If you're a civilian interested in the mechanics of flight, start with high-end flight simulation. We aren't talking about old-school games. Modern DCS (Digital Combat Simulator) modules are "study level." They require you to flip every single real-world switch in the correct order just to get the engine spooled up.
Actionable Next Steps for Enthusiasts:
- Visit a Museum with "Open Cockpit" Days: Places like the Pima Air & Space Museum or the National Museum of the U.S. Air Force occasionally allow visitors to look inside (or even sit in) decommissioned trainers.
- Study the NATOPS Manuals: Many older flight manuals (like for the F-14 or F-18) are now public domain. Reading these reveals the sheer complexity of the switch-logic used by real pilots.
- Invest in VR: Using a VR headset with a flight sim is the only way to truly understand the spatial constraints and the "all-around" visibility of a modern bubble canopy.

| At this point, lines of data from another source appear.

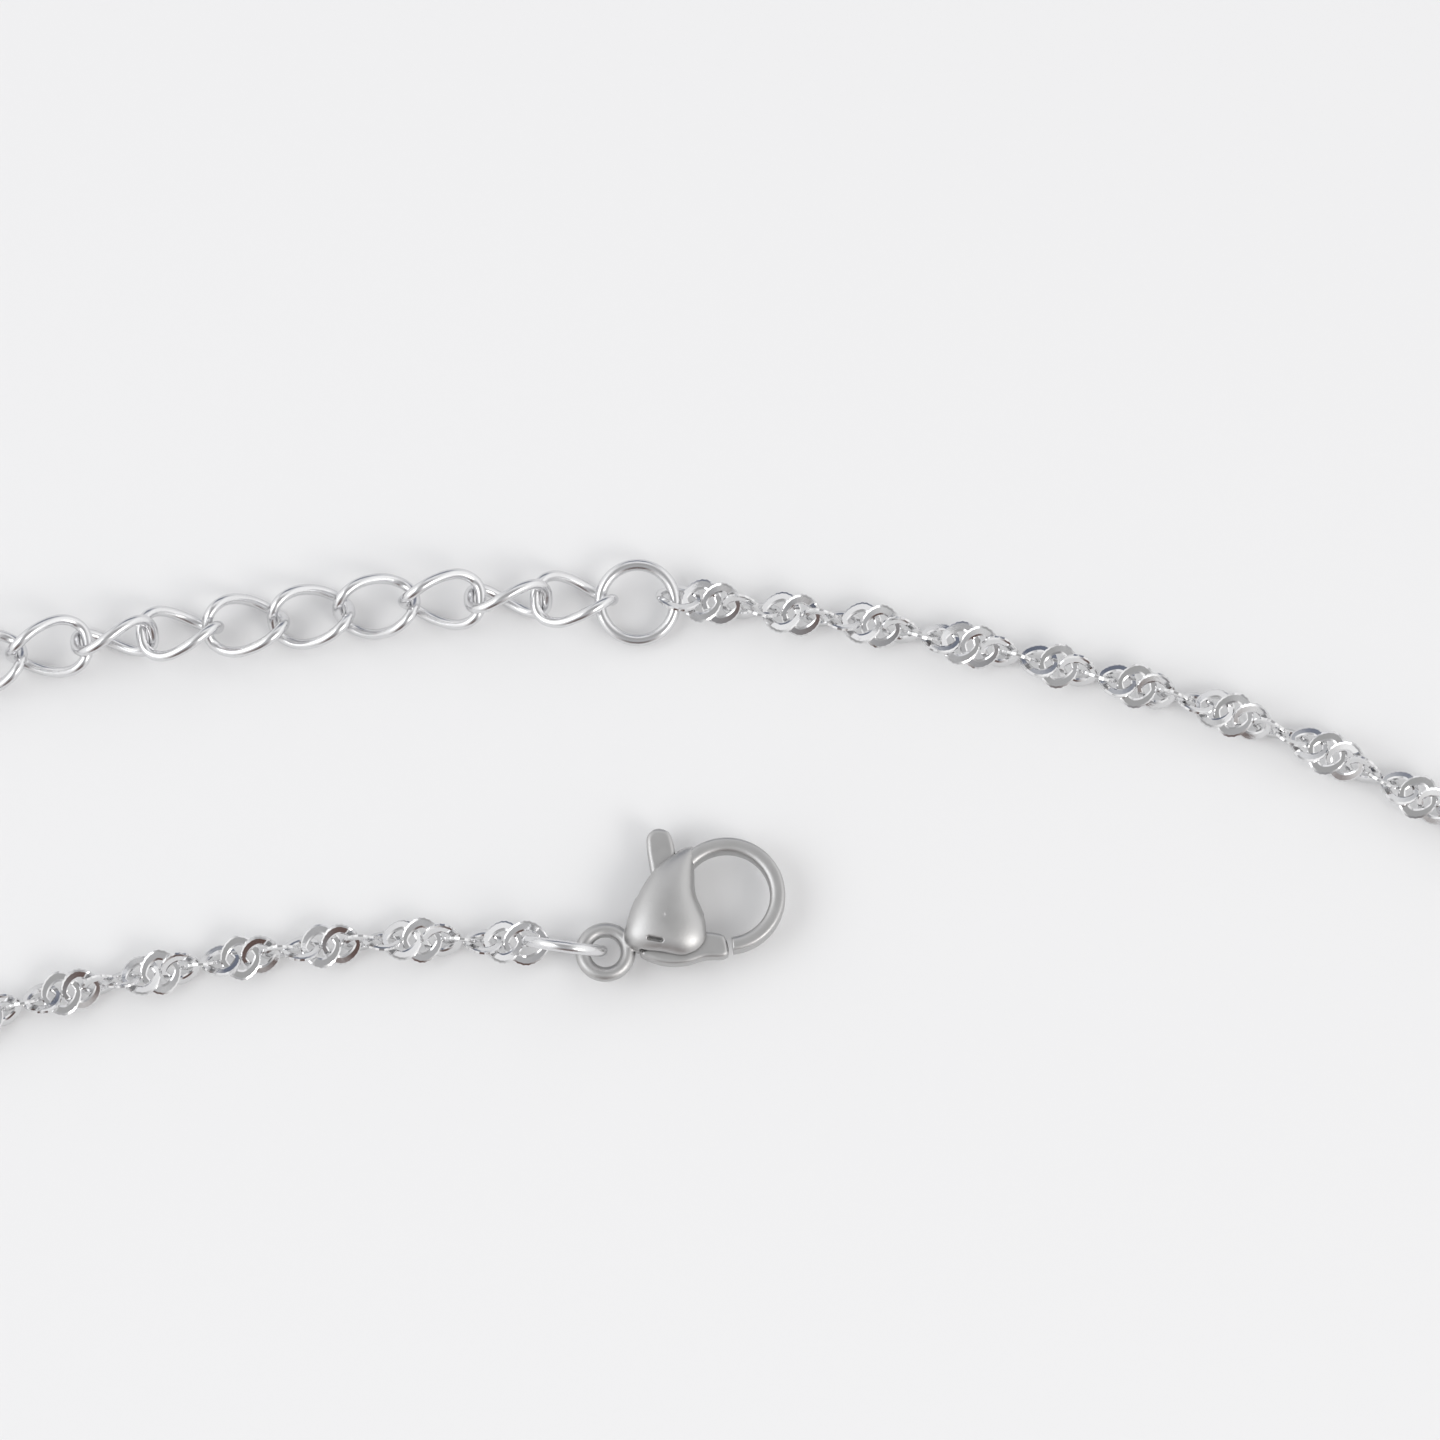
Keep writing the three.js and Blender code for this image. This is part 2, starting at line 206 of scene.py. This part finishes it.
def rotation(roll=0.0, pitch=0.0, yaw=0.0):
    """A turn about X, then about Y, then about Z, in radians."""
    cr, sr = math.cos(roll), math.sin(roll)
    cp, sp = math.cos(pitch), math.sin(pitch)
    cy, sy = math.cos(yaw), math.sin(yaw)
    about_x = np.array([[1, 0, 0], [0, cr, -sr], [0, sr, cr]])
    about_y = np.array([[cp, 0, sp], [0, 1, 0], [-sp, 0, cp]])
    about_z = np.array([[cy, -sy, 0], [sy, cy, 0], [0, 0, 1]])
    return about_z @ about_y @ about_x


def mesh_object(name, points, faces, sharp=None):
    """An object of points in millimetres, in the row's frame unless it is a tool."""
    mesh = bpy.data.meshes.new(name)
    mesh.from_pydata(points.tolist(), [], [tuple(face) for face in faces])
    mesh.update()
    mesh.shade_smooth()
    if sharp is not None:
        mesh.set_sharp_from_angle(angle=math.radians(sharp))
    made = bpy.data.objects.new(name, mesh)
    bpy.context.scene.collection.objects.link(made)
    return made


def points_of(obj):
    """A mesh's points, one to a row."""
    points = np.zeros(len(obj.data.vertices) * 3)
    obj.data.vertices.foreach_get("co", points)
    return points.reshape(-1, 3)


def set_points(obj, points):
    """Moves a mesh's points."""
    obj.data.vertices.foreach_set("co", points.ravel())
    obj.data.update()


def to_metres(obj, turn=None, move=None):
    """Puts a mesh that was made in millimetres in its place in the row's frame."""
    points = points_of(obj)
    if turn is not None:
        points = points @ turn.T
    if move is not None:
        points = points + move
    set_points(obj, points * MM)
    return obj


def finish_piece(obj, node, material, body="necklace", turn=None, move=None):
    """Puts a piece in its place, in the stead of a CAD node."""
    to_metres(obj, turn, SHIFT if move is None else move + SHIFT)
    obj.data.materials.clear()
    obj.data.materials.append(material)
    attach(obj, body)
    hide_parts(node)
    return obj


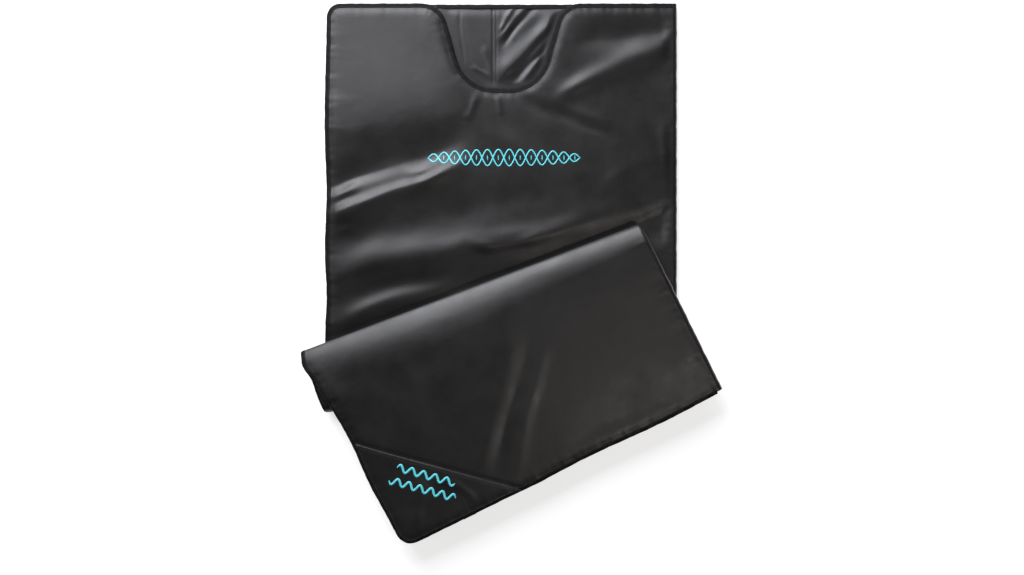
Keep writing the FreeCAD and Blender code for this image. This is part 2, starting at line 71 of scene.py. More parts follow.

- Learn the "C-A-S-H" Check: This is a real pilot's mental checklist (Compass, Altimeter, Speed, Hazard). Apply this disciplined thinking to any complex task to see how pilots manage stress.
The interior of a fighter jet is the ultimate expression of "function over form." It is a place where every button has a life-or-death consequence and every screen is a window into a digital battlefield. It's not glamorous, it's not roomy, but it is the most sophisticated workspace on the planet.